Pobre Floribert, sua morte é acompanhada de tortura, de golpes com ferro de engomar por todo o corpo, especialmente nas partes íntimas, em sinal de desprezo. A tortura de quem lhe arranca todos os dentes e, por fim, o estrangulamento. Era necessário aterrorizar, servir como exemplo. Ninguém mais terá coragem, depois disso, de dizer aos senhores do dinheiro: "Nyiye amuta nikaza! Vocês não vão me forçar!"

o Papa reconheceu o martírio e Floribert Bwana Chui é beato. Bem-aventurados os pobres de espírito, porque deles é o reino dos céus. O fraco de 26 anos venceu o poder dos senhores da morte. Bem-aventurados os mansos, porque herdarão a terra. Bem-aventurados os que têm fome e sede de justiça, porque serão saciados. Acima de tudo, vemos se cumprir em Floribert: "Te louvo, Pai, Senhor do céu e da terra", a oração de Jesus, porque escondeste estas coisas aos sábios e inteligentes, e as revelaste aos pequeninos.

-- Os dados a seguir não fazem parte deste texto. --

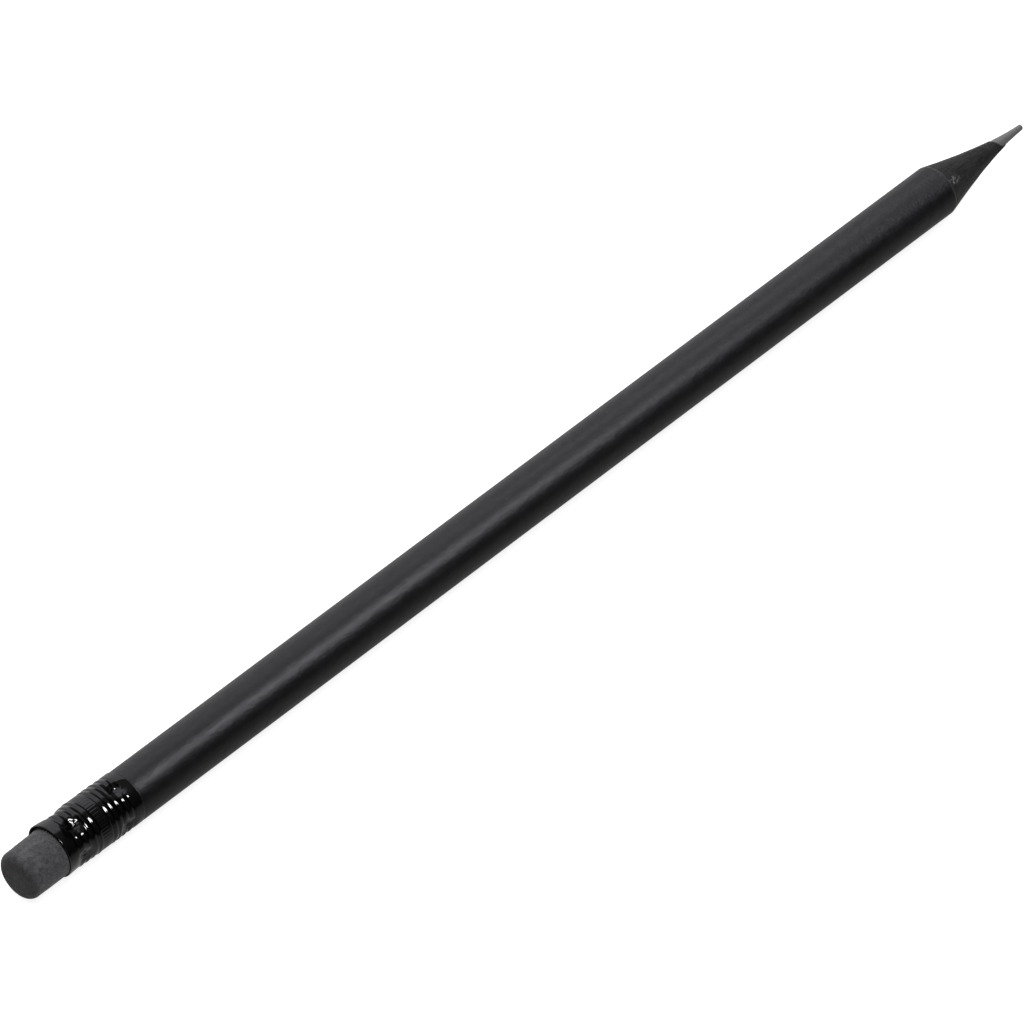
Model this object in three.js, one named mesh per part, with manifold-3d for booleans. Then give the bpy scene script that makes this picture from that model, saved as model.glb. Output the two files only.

Queridos amigos, todos nós aqui reunidos, mais velhos do que ele, com histórias talvez mais complexas, tendo vivido sempre em países mais seguros, somos hoje chamados a voltar o nosso olhar para o coração de África, para Goma, para este pequenino. Mártir e beato, significa grande no Reino dos Céus. Jovem, nunca saiu de seu país, esse jovem nos precede no reino e é exemplo para todos nós. Sobretudo, neste mundo de poderes ocultos, que são muitos, corruptos, dominado por guerras incompreensíveis, Floribert nos mostra um caminho de mudança, aquele que ninguém pode impedir, começando por mim.

Amigos,

nem tudo é impossível, nem tudo está perdido, há esperança. Floribert possuirá sua terra, os que têm fome e sede de justiça serão saciados. Neste tempo, com pouca esperança de paz e libertação do mal e seus múltiplos agentes, nosso Floribert é uma lâmpada que brilha em um lugar escuro. E nos dá a esperança de que o dia surgirá, que a estrela da manhã se levantará em nossos corações.

Por isso, na oração desta noite, agradecemos ao Senhor por este dom à Comunidade, à Igreja, ao Congo, à África e ao mundo inteiro. Agradecemos ao Senhor por este dom imerecido de um irmão tão jovem e pequeno, que se tornou nosso mestre.